Present buffers through DMA-buf

The new DMA-buf infrastructure provides a cross-driver/cross-process mechanism for sharing blobs of data. DMA-buf provides a way to take a chunk of memory used by one driver and pass it to another. It also allows applications to create file descriptors that reference these objects.

For our purposes, it's the file descriptor which is immediately useful. This provides a reliable and secure way to pass a reference from an underlying graphics buffer from the client to the X server by sending the file descriptor over the local X socket.

An additional benefit is that we get automatic integration of data from other devices in the system, like video decoders or non-primary GPUs. The 'Prime' support added in DRI version 2.8 hacks around this by sticking a driver identifier in the driverType value.

Once the buffer is available to the X server, we can create a request much like the current DRI2SwapBuffers request, except instead of implicitly naming the back and front buffers, we can pass an arbitrary buffer and have those contents copied or swapped to the drawable.

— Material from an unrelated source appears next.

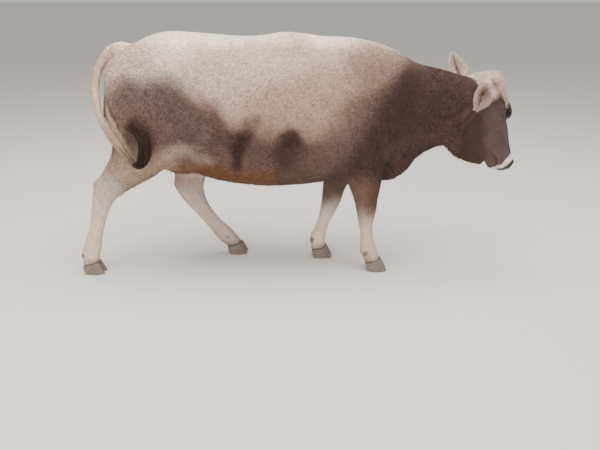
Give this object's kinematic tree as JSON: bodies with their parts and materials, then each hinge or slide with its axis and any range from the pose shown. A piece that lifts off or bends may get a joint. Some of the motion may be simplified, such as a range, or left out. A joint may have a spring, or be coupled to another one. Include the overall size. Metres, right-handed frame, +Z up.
{
  "type": "cow figure",
  "caption": "Life-size still figure of a brown dairy cow in mid-walk, head lowered and turned aside, tail swung to one side.",
  "frame": {"origin": "centre of the figure's extent in plan, on the floor it stands on", "axes": "+X the way the cow faces, from tail to head; +Y to her left; +Z up"},
  "size_m": [2.3268, 0.6434, 1.254],
  "materials": {
    "coat_light": "short pale hair",
    "coat_brown": "short brown hair",
    "coat_white": "short cream hair",
    "horn": "worn horn",
    "eye": "wet gloss",
    "udder": "thin bare skin"
  },
  "bodies": {
    "root": {"torso": "coat_light", "udder": "udder", "tail_switch": "coat_brown", "neck": "coat_brown", "head": "coat_brown", "eye_left": "eye", "eye_right": "eye", "forelock": "coat_white", "tail": "coat_white", "ear_left": "coat_white", "ear_right": "coat_white", "leg_fore_right_upper": "coat_white", "leg_fore_right_lower": "coat_white", "leg_fore_left_upper": "coat_white", "leg_fore_left_lower": "coat_white", "leg_hind_right_upper": "coat_white", "leg_hind_right_lower": "coat_white", "leg_hind_left_upper": "coat_white", "leg_hind_left_lower": "coat_white", "claw_fore_right_right": "horn", "claw_fore_right_left": "horn", "claw_fore_left_right": "horn", "claw_fore_left_left": "horn", "claw_hind_right_right": "horn", "claw_hind_right_left": "horn", "claw_hind_left_right": "horn", "claw_hind_left_left": "horn"}
  },
  "joints": []
}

We also need a way to copy a region into the drawable. I don't know if that needs the same level of swap control, but it seems like it would be nice. Perhaps the new SwapBuffers request could take a region and offset as well, copying data when swapping isn't possible.

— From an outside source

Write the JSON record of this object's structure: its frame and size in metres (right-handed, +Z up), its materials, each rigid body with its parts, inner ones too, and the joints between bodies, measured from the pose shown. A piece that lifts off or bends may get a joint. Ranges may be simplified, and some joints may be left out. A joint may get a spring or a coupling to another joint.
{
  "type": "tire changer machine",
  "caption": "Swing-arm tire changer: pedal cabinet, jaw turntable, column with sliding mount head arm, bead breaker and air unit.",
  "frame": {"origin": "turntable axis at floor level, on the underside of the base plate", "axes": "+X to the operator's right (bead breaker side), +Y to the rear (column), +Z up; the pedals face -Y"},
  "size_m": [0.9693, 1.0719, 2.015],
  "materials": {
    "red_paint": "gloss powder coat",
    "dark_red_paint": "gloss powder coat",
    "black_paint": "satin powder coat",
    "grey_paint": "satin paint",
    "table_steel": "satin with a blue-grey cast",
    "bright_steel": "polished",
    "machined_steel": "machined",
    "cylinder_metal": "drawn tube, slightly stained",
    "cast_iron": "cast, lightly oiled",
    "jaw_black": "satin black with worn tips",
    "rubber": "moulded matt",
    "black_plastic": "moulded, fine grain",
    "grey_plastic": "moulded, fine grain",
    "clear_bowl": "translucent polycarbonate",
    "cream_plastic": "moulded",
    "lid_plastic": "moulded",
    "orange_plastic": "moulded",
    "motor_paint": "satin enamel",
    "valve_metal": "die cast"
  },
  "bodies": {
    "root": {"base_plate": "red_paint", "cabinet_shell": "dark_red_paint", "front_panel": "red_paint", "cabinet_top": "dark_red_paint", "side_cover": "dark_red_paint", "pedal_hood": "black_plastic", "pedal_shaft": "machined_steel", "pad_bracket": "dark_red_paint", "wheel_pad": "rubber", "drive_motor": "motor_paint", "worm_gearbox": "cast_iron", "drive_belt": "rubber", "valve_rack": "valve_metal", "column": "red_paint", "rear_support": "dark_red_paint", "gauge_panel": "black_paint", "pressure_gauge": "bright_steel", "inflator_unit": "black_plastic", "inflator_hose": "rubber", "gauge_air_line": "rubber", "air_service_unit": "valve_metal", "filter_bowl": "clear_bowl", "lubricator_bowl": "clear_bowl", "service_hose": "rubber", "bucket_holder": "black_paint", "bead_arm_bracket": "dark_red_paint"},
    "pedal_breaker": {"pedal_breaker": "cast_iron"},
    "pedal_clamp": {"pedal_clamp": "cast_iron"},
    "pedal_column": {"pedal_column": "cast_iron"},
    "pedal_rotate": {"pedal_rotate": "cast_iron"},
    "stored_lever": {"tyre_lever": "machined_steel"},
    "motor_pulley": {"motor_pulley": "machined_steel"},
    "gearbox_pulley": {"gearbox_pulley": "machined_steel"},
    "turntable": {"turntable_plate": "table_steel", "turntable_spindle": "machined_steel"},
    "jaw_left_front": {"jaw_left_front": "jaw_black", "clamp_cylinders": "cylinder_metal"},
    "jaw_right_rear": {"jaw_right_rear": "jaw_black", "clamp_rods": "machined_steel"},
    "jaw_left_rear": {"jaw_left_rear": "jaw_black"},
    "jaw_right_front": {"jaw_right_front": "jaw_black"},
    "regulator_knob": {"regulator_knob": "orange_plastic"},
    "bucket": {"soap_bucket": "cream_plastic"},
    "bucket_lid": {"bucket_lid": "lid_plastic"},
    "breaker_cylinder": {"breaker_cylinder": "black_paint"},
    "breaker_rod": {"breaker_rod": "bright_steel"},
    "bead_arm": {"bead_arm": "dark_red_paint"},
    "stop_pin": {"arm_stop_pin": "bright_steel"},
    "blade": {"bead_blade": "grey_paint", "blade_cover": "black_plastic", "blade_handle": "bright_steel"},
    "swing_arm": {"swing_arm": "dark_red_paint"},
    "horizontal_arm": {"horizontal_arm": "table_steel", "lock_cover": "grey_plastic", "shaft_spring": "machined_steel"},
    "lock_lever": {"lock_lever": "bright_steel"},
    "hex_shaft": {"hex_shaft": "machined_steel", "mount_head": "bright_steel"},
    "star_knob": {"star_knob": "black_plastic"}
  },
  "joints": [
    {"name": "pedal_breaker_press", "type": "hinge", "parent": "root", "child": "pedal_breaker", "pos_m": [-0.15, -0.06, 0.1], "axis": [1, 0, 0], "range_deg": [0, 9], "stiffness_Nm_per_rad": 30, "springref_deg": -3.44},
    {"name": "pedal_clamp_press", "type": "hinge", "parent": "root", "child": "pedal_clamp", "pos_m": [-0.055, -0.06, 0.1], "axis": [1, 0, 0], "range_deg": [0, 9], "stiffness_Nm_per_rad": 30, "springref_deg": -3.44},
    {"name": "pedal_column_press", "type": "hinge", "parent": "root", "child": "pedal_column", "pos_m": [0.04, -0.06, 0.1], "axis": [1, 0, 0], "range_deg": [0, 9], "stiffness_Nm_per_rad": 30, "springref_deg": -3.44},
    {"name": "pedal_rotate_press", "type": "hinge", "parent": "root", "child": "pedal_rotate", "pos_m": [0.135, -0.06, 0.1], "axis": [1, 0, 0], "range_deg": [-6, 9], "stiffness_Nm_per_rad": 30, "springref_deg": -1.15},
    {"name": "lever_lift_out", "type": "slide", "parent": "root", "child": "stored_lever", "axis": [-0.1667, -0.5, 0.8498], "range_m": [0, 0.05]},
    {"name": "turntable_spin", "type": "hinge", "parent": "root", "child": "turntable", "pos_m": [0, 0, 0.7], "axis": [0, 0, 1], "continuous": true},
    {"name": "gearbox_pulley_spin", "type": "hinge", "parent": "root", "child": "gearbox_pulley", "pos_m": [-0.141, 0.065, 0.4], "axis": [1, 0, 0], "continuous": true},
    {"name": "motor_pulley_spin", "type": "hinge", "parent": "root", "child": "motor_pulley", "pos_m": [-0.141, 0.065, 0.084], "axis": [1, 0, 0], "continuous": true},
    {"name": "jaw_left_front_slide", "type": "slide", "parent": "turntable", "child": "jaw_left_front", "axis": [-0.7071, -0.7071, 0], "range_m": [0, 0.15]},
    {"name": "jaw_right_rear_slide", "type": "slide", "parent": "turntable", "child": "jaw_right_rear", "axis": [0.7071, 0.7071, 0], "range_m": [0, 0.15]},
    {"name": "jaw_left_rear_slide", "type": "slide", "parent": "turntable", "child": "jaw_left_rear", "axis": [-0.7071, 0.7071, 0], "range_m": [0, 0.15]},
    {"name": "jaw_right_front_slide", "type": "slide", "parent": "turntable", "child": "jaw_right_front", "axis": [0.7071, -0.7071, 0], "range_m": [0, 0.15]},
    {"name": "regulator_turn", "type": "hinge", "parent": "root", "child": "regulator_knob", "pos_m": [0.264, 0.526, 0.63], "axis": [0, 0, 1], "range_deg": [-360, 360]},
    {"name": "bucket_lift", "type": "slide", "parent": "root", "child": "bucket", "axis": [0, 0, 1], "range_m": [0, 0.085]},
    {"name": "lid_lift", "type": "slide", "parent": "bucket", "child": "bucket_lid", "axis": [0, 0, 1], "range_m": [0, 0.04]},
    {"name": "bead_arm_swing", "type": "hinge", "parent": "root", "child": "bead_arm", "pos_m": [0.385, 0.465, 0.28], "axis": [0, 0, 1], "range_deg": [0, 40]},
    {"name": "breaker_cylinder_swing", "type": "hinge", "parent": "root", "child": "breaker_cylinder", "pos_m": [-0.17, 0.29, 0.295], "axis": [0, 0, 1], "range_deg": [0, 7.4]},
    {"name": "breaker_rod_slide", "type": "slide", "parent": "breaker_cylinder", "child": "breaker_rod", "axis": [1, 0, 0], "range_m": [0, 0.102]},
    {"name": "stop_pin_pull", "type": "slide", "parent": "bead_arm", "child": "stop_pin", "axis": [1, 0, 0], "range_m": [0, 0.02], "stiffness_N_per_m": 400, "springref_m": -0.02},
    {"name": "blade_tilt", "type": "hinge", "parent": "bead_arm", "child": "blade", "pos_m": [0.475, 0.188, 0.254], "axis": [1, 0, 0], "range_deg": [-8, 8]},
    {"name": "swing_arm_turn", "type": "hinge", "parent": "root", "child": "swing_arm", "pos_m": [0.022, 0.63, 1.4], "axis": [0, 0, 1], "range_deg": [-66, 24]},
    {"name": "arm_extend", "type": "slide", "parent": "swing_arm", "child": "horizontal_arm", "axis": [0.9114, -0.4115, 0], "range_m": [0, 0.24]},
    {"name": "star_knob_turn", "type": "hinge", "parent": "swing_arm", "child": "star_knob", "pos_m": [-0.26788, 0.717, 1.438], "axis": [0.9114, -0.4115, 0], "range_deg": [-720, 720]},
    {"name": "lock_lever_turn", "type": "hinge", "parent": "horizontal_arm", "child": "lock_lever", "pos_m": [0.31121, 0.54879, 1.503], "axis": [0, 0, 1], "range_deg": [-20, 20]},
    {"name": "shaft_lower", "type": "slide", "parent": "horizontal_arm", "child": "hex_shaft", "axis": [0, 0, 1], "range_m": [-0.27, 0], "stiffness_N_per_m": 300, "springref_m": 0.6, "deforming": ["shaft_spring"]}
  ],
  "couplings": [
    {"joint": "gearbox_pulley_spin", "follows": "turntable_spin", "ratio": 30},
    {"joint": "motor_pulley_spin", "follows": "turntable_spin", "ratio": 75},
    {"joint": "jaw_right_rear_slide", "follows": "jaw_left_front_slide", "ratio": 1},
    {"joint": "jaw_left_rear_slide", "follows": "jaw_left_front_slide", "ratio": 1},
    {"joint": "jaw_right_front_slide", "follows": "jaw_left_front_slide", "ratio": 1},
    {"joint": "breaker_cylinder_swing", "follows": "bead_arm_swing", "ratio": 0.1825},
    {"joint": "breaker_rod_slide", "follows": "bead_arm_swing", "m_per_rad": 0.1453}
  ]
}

Managing buffer allocations

One trivial way to use this new buffer allocation mechanism would be to have applications allocate a buffer, pass it to the X server and then simply drop their reference to it. The X server would keep a reference until the buffer was no longer in use, at which point the buffer memory would be reclaimed.

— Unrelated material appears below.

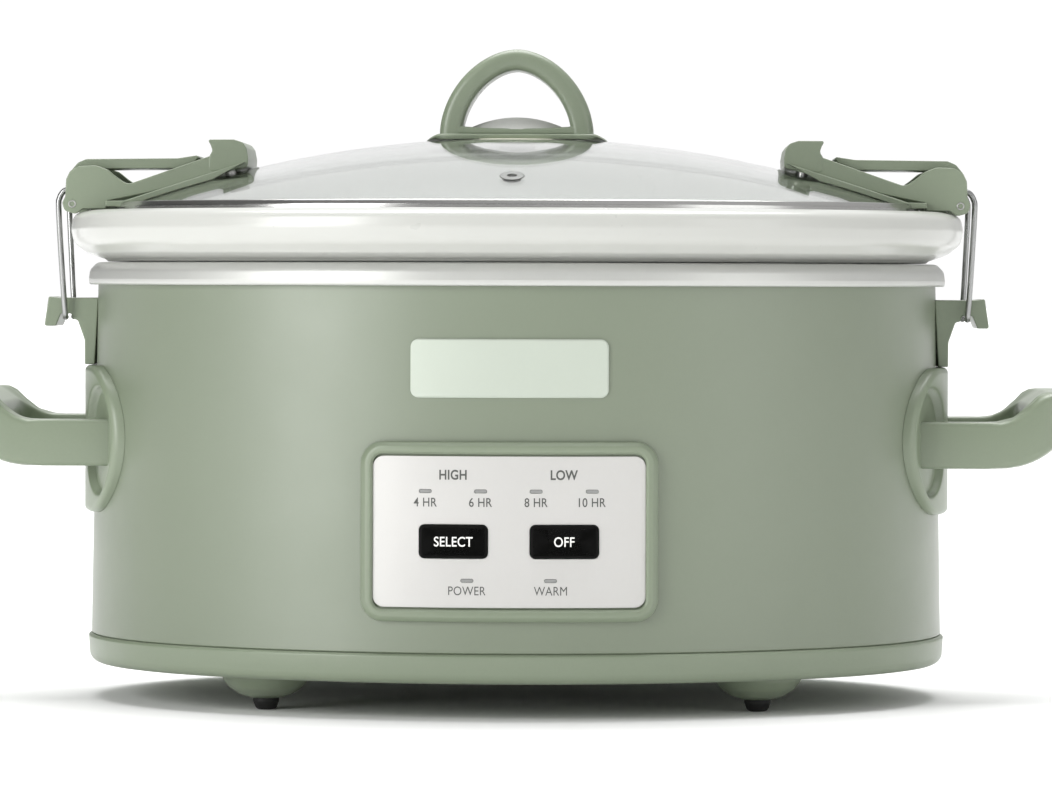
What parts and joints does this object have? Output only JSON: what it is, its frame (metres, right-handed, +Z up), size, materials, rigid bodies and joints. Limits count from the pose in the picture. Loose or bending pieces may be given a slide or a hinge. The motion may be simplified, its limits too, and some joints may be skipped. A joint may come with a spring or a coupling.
{
  "type": "slow cooker",
  "caption": "Oval countertop slow cooker with a lift-out stoneware crock, glass lid held by two swing latches, loop handles and a push-button panel.",
  "frame": {"origin": "on the table, under the middle of the oval housing, at the level of the undersides of the feet", "axes": "+Z up; -Y towards the front, where the control panel is; +X towards the right-hand handle as seen from the front"},
  "size_m": [0.4438, 0.277, 0.25],
  "materials": {
    "sage_paint": "fine satin enamel",
    "sage_plastic": "fine moulded grain",
    "silver_band": "satin",
    "pan_metal": "bare rolled sheet",
    "fixing_steel": "plated",
    "wire_steel": "drawn wire",
    "lid_band_steel": "polished",
    "stoneware": "gloss glaze",
    "clear_glass": "clear, tempered",
    "cream_plastic": "plain",
    "cap_plastic": "satin grey",
    "silver_plate": "satin silver",
    "black_plastic": "fine grain",
    "lens_plastic": "translucent grey",
    "foot_rubber": "moulded",
    "gasket_rubber": "translucent silicone",
    "heater_tape": "mica and glass tape",
    "glass_wool": "needled blanket",
    "board_laminate": "solder mask",
    "led_resin": "clear resin",
    "relay_plastic": "moulded",
    "winding_tape": "polyester tape",
    "lead_sleeve": "braided glass sleeve"
  },
  "bodies": {
    "base": {"base_tray": "sage_plastic", "rubber_feet": "foot_rubber", "outer_wrapper": "sage_paint", "rim_band": "silver_band", "heating_pan": "pan_metal", "heater_band": "heater_tape", "insulation_wrap": "glass_wool", "pan_stud": "fixing_steel", "stud_washer": "fixing_steel", "stud_nut": "fixing_steel", "temperature_sensor": "fixing_steel", "thermal_fuse": "cream_plastic", "control_bezel": "sage_plastic", "face_plate": "silver_plate", "badge_plate": "silver_plate", "indicator_lenses": "lens_plastic", "control_board": "board_laminate", "tact_switches": "black_plastic", "indicator_leds": "led_resin", "power_relay": "relay_plastic", "capacitor": "black_plastic", "transformer": "winding_tape", "board_screws": "fixing_steel", "terminal_block": "cream_plastic", "mains_leads": "lead_sleeve", "heater_leads": "lead_sleeve", "sensor_lead": "lead_sleeve", "cord_gland": "black_plastic", "left_escutcheon": "sage_plastic", "right_escutcheon": "sage_plastic", "left_handle": "sage_plastic", "right_handle": "sage_plastic", "handle_screws": "fixing_steel", "left_hook": "sage_plastic", "right_hook": "sage_plastic", "hook_screws": "fixing_steel"},
    "select_button": {"select_button": "black_plastic"},
    "off_button": {"off_button": "black_plastic"},
    "stoneware": {"stoneware_crock": "stoneware"},
    "lid": {"lid_glass": "clear_glass", "lid_rim_band": "lid_band_steel", "lid_gasket": "gasket_rubber", "vent_grommet": "gasket_rubber", "handle_base": "sage_plastic", "handle_seat": "cream_plastic", "lid_handle": "sage_plastic", "handle_cap": "cap_plastic", "handle_screw": "fixing_steel", "handle_washer": "fixing_steel", "left_latch_bracket": "sage_plastic", "right_latch_bracket": "sage_plastic", "bracket_rivets": "fixing_steel", "latch_pins": "fixing_steel"},
    "left_lever": {"left_latch_lever": "sage_plastic"},
    "right_lever": {"right_latch_lever": "sage_plastic"},
    "left_bail": {"left_bail": "wire_steel"},
    "right_bail": {"right_bail": "wire_steel"}
  },
  "joints": [
    {"name": "stoneware_lift", "type": "slide", "parent": "base", "child": "stoneware", "axis": [0, 0, 1], "range_m": [0, 0.18]},
    {"name": "lid_lift", "type": "slide", "parent": "stoneware", "child": "lid", "axis": [0, 0, 1], "range_m": [0, 0.18]},
    {"name": "right_lever_turn", "type": "hinge", "parent": "lid", "child": "right_lever", "pos_m": [0.1702, 0, 0.1897], "axis": [0, 1, 0], "range_deg": [0, 130]},
    {"name": "left_lever_turn", "type": "hinge", "parent": "lid", "child": "left_lever", "pos_m": [-0.1702, 0, 0.1897], "axis": [0, -1, 0], "range_deg": [0, 130]},
    {"name": "right_bail_swing", "type": "hinge", "parent": "right_lever", "child": "right_bail", "pos_m": [0.166, 0, 0.1945], "axis": [0, 1, 0], "range_deg": [-170.5, 0]},
    {"name": "left_bail_swing", "type": "hinge", "parent": "left_lever", "child": "left_bail", "pos_m": [-0.166, 0, 0.1945], "axis": [0, -1, 0], "range_deg": [-170.5, 0]},
    {"name": "select_press", "type": "slide", "parent": "base", "child": "select_button", "axis": [0, 1, 0], "range_m": [0, 0.0006], "stiffness_N_per_m": 300, "springref_m": -0.001},
    {"name": "off_press", "type": "slide", "parent": "base", "child": "off_button", "axis": [0, 1, 0], "range_m": [0, 0.0006], "stiffness_N_per_m": 300, "springref_m": -0.001}
  ],
  "couplings": [
    {"joint": "right_bail_swing", "follows": "right_lever_turn", "ratio": -1.308},
    {"joint": "left_bail_swing", "follows": "left_lever_turn", "ratio": -1.308}
  ]
}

However, this would eliminate a key optimization in current drivers— the ability to re-use buffers instead of freeing and allocating new ones. Re-using buffers takes advantage of the work necessary to setup the buffer, including constructing page tables, allocating GPU memory space and flushing caches.

Notifying the application of idle buffers

Once the X server is finished using a buffer, it needs to notify the application so that the buffer can be re-used. We could send these notifications in X events, but that ends up in the twisty mess of X client event handling which has already caused so much pain with Invalidate events. The obvious alternative is to send them back in a reply. That nicely controls where the data are delivered, but causes the application to block waiting for the X server to send the reply.

Fortunately, applications already want to block when swapping buffers so that they get throttled to the swap buffers rate. That is currently done by having them wait for the DRI2SwapBuffers reply. This provides a nice place to stick the idle buffer data. We can simply list buffers which have become idle since the last SwapBuffers reply was delivered.

Releasing buffer memory

Applications which update only infrequently end up with a back buffer allocated after their last frame which can't be freed by the system. The fix for this is to mark the buffer purgable, but that can only be done after all users of the buffer are finished with it.

With this new buffer management model, the application effectively passes ownership of its buffers to the X server, and the X server knows when all use of the buffer are finished. It could mark buffers as purgable at that point. When the buffer was sent back in the SwapBuffers reply, the application would be able to ask the kernel to mark it un-purgable again.

A new extension? Or just a new DRI2 version?

If we eliminate the authentication model and replace the buffer allocation and presentation interfaces, what of the existing DRI2 protocol remains useful? The only remaining bits are the other synchronization requests: DRI2GetMSC, DRI2WaitMSC, DRI2WaitSBC and DRI2SwapInterval.

Given this, does it make more sense to leave DRI2 as it is and plan on deprecating, and eventually eliminating, it?

Doing so would place a support burden on existing applications, as they'd need to have code to use the right extension for the common requests. They'll already need to support two separate buffer management versions though, so perhaps this burden isn't that onerous?